When shooting after dark, the EVF again is a clear advantage. The EVF amplification of deficient light is very usable in these situations. The incredible ISO performance of the X-Trans III sensor and X-Processor Pro also makes it incredibly easy to document around dusk or nighttime. I find street life at these odd hours really interesting, and the possibility to capture something a little different is abundant.
As I wrote earlier in the Nordic Aftermath series, the tilt screen of the X-T2 is quite the feature for a lot of photographic disciplines. This also holds true for street photography. The “shot from the hip” look of many street images is quite interesting to me. Combined with a wide-angle lens, this perspective renders scenes that makes the main subject appear more epic. The problem is that you often take a chance on composition, cause you simply can’t see what you’re doing. But with the X-T2 the tilt-screen makes sure that you can compose your low-angle shots perfectly to your liking.
The weather resistant design of the X-T2 is something I have come to rely on after using both the X-T1 and X-Pro2. Like with darkness, rainy weather is a part of the Danish winter, and it brings unlimited possibilities to make something a little more interesting than perfectly lit summer shots.
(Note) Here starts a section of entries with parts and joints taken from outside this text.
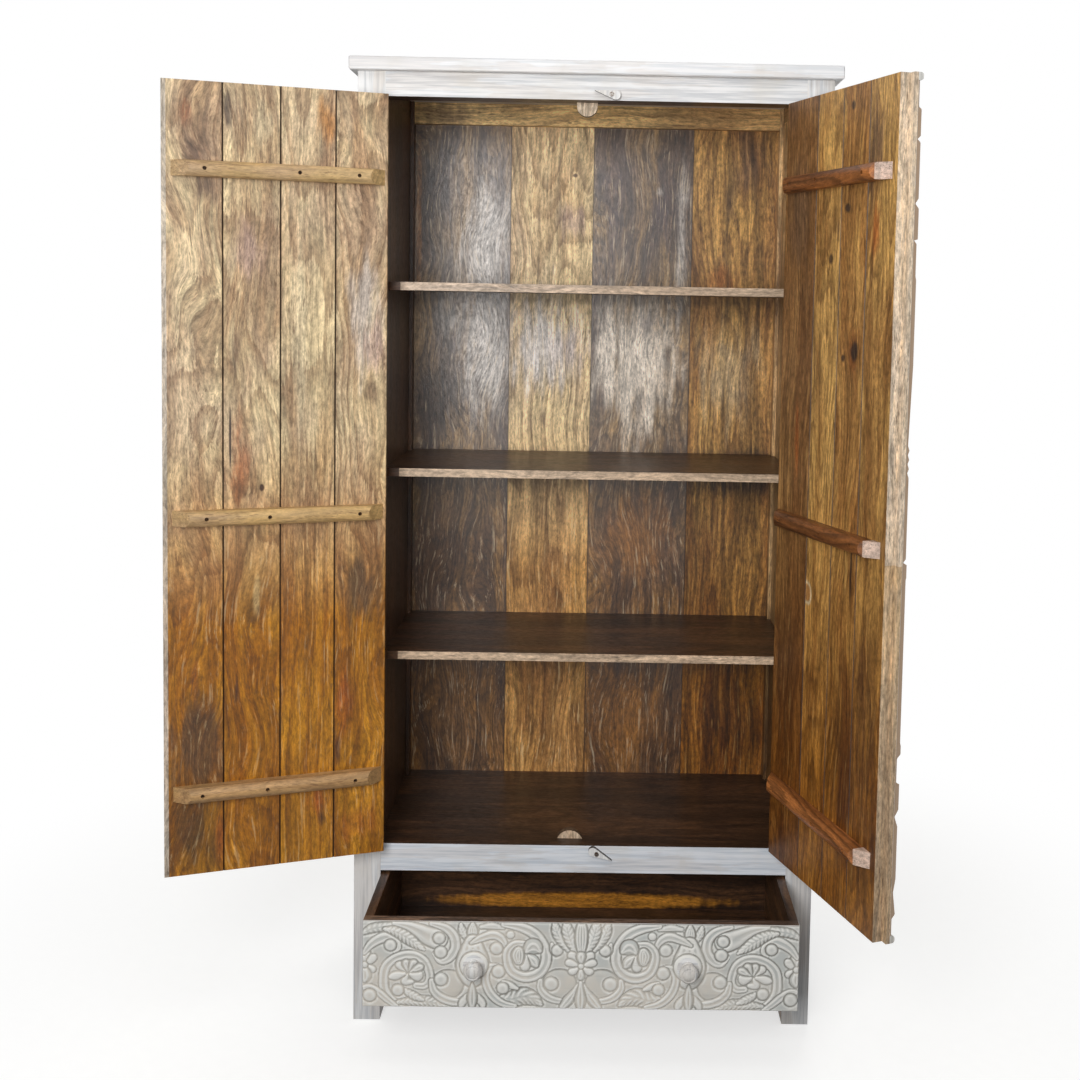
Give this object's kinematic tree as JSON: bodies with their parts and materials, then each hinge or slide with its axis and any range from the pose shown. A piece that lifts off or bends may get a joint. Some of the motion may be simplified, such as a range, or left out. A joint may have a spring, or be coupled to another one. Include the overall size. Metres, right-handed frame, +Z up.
{
  "type": "storage cabinet",
  "caption": "Tall whitewashed wooden storage cabinet with two lapped plank doors on butt hinges, shelves behind them, turn-catches and a carved drawer below.",
  "frame": {"origin": "middle of the footprint of the four posts, on the floor", "axes": "+X to the cabinet's right as seen from the front, +Y from the front to the back, +Z up; the front faces -Y"},
  "size_m": [1.2951, 0.8201, 1.875],
  "materials": {
    "whitewashed_wood": "thin chalky whitewash with the grain showing through in grey",
    "golden_wood": "figured golden brown planks with a low satin oil or wax",
    "dark_wood": "dark red-brown stained half-round battens",
    "steel": "dull steel hinges, pins and screws"
  },
  "bodies": {
    "carcass": {"cornice_board": "whitewashed_wood", "front_left_post": "whitewashed_wood", "front_right_post": "whitewashed_wood", "back_left_post": "whitewashed_wood", "back_right_post": "whitewashed_wood", "top_rail": "whitewashed_wood", "mid_rail": "whitewashed_wood", "left_side_top_rail": "whitewashed_wood", "right_side_top_rail": "whitewashed_wood", "left_side_low_rail": "whitewashed_wood", "right_side_low_rail": "whitewashed_wood", "left_side_panel": "whitewashed_wood", "right_side_panel": "whitewashed_wood", "back_top_rail": "golden_wood", "back_low_rail": "golden_wood", "back_plank_1": "golden_wood", "back_plank_2": "golden_wood", "back_plank_3": "golden_wood", "back_plank_4": "golden_wood", "cabinet_floor": "golden_wood", "lower_shelf": "golden_wood", "middle_shelf": "golden_wood", "upper_shelf": "golden_wood", "upper_door_stop": "golden_wood", "lower_door_stop": "golden_wood", "left_drawer_runner": "golden_wood", "right_drawer_runner": "golden_wood", "hinge_frame_leaves": "steel", "hinge_pins": "steel", "upper_catch_screw": "steel", "lower_catch_screw": "steel"},
    "left_door": {"left_door_plank_1": "golden_wood", "left_door_plank_2": "golden_wood", "left_door_plank_3": "golden_wood", "left_door_plank_4": "golden_wood", "left_door_upper_batten": "golden_wood", "left_door_middle_batten": "golden_wood", "left_door_lower_batten": "golden_wood", "left_door_batten_screws": "steel", "left_door_hinge_leaves": "steel"},
    "right_door": {"right_door_plank_1": "golden_wood", "right_door_plank_2": "golden_wood", "right_door_plank_3": "golden_wood", "right_door_plank_4": "golden_wood", "right_door_upper_batten": "dark_wood", "right_door_middle_batten": "dark_wood", "right_door_lower_batten": "dark_wood", "right_door_batten_screws": "steel", "right_door_hinge_leaves": "steel"},
    "drawer": {"drawer_front": "whitewashed_wood", "drawer_left_knob": "whitewashed_wood", "drawer_right_knob": "whitewashed_wood", "drawer_left_side": "golden_wood", "drawer_right_side": "golden_wood", "drawer_back": "golden_wood", "drawer_bottom": "golden_wood"},
    "upper_catch": {"upper_catch": "whitewashed_wood"},
    "lower_catch": {"lower_catch": "whitewashed_wood"}
  },
  "joints": [
    {"name": "left_door_hinge", "type": "hinge", "parent": "carcass", "child": "left_door", "pos_m": [-0.3965, -0.2195, 1.081], "axis": [0, 0, 1], "range_deg": [-14, 161]},
    {"name": "right_door_hinge", "type": "hinge", "parent": "carcass", "child": "right_door", "pos_m": [0.3965, -0.2195, 1.081], "axis": [0, 0, -1], "range_deg": [-65.5, 109.5]},
    {"name": "drawer_slide", "type": "slide", "parent": "carcass", "child": "drawer", "axis": [0, -1, 0], "range_m": [-0.211, 0.1]},
    {"name": "upper_catch_turn", "type": "hinge", "parent": "carcass", "child": "upper_catch", "pos_m": [0.028, -0.2198, 1.8145], "axis": [0, -1, 0], "continuous": true},
    {"name": "lower_catch_turn", "type": "hinge", "parent": "carcass", "child": "lower_catch", "pos_m": [0.025, -0.2198, 0.346], "axis": [0, -1, 0], "continuous": true}
  ]
}
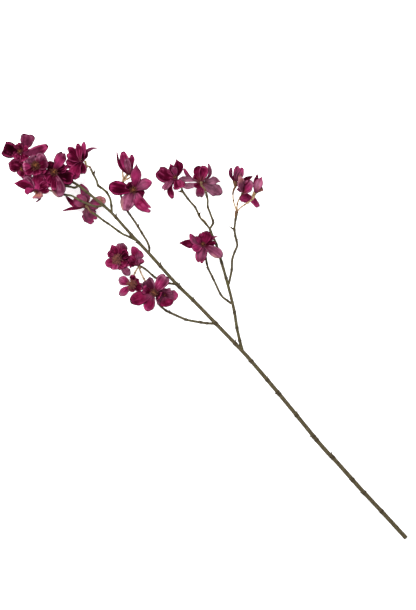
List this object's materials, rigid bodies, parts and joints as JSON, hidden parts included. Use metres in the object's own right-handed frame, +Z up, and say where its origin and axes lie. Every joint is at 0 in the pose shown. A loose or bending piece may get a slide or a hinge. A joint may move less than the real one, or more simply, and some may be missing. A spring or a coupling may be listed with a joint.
{
  "type": "flowering branch",
  "caption": "Cut flowering branch lying on a surface: a forked woody stem with side twigs, tan stalks at the twig ends, and dark magenta blooms with golden hearts.",
  "frame": {"origin": "middle of the bounding box, on the surface that the branch lies on", "axes": "+Z up from the surface, +Y along the stem from the cut end to the blooms at its tip, +X to the right, seen from above with the blooms ahead"},
  "size_m": [0.3716, 1.1228, 0.0807],
  "materials": {
    "wood": "matt bark",
    "stalk": "satin",
    "petal": "soft, with fine veins",
    "heart": "matt"
  },
  "bodies": {
    "root": {"bloom_a1_heart": "heart", "bloom_a1_petals": "petal", "bloom_a2_heart": "heart", "bloom_a2_petals": "petal", "bloom_a3_heart": "heart", "bloom_a3_petals": "petal", "bloom_a4_heart": "heart", "bloom_a4_petals": "petal", "bloom_a5_heart": "heart", "bloom_a5_petals": "petal", "bloom_a6_heart": "heart", "bloom_a6_petals": "petal", "bloom_a7_heart": "heart", "bloom_a7_petals": "petal", "bloom_b1_heart": "heart", "bloom_b1_petals": "petal", "bloom_b2_heart": "heart", "bloom_b2_petals": "petal", "bloom_c1_heart": "heart", "bloom_c1_petals": "petal", "bloom_c2_heart": "heart", "bloom_c2_petals": "petal", "bloom_d1_heart": "heart", "bloom_d1_petals": "petal", "bloom_d2_heart": "heart", "bloom_d2_petals": "petal", "bloom_d3_petals": "petal", "bloom_e1_heart": "heart", "bloom_e1_petals": "petal", "bloom_f1_heart": "heart", "bloom_f1_petals": "petal", "bloom_f2_heart": "heart", "bloom_f2_petals": "petal", "bloom_g1_heart": "heart", "bloom_g1_petals": "petal", "bloom_g2_heart": "heart", "bloom_g2_petals": "petal", "bloom_g3_heart": "heart", "bloom_g3_petals": "petal", "branch": "wood", "stalks_a_low": "stalk", "stalks_a_side": "stalk", "stalks_a_stem": "stalk", "stalks_a_tip": "stalk", "stalks_a_under": "stalk", "stalks_b": "stalk", "stalks_c_left": "stalk", "stalks_c_right": "stalk", "stalks_d": "stalk", "stalks_e": "stalk", "stalks_f": "stalk", "stalks_g": "stalk"}
  },
  "joints": []
}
Having a tool that I know will last through any weather is incredible.
When I do street photography, I see my images in black and white. Not only pre-visualized in my head, but also quite literally. For a typical day of street photography I set the film simulation to ACROS + Yellow Filter in the camera settings. This truly allows me to carry out my vision of luminance and shapes exactly as I had envisioned in the image before pressing the shutter. I shoot RAW+jpeg so I can easily make a color image if I so desire at a later point in time. It’s an incredibly flexible solution that gives me all the benefits of the fantastic ACROS jpegs as well as being able to manipulate my raw files afterwards.
The X-T2 is a true multi-tool for the demanding photographer. You can put it through any situation and it rewards you with great images regardless.
Jonas Dyhr Rask (1980) is a General Practitioner of Medicine, G.P. M.D. from the university of Aarhus with a burning passion for the photographic medium.
His photographic career started in 2008 when he got his first Canon DSLR. Since then he has ventured into film photography of various formats, as well as the FUJIFILM X-System. His father being a wedding photographer, he grew up around cameras.
His photographic inspiration comes from the interplay between humans and their surroundings. Drawing directly from his degree in medicine, his type of street photography seeks to isolate the human element and direct focus towards it, using the cityscape as a stark material contrast. He brings this documentary street photography style to his contract photography work, where he functions as a documentary wedding photographer, as well as a childrens portrait photographer.
Using only available natural light, and using a candid approach, he seeks to document true life as it happens on the streets of Denmark without interfering or intervening.
Photographing mostly using high contrast black and white, he seeks to eliminate colors as a distraction to the subject and scenery, trying to bring story and emotion to the viewer.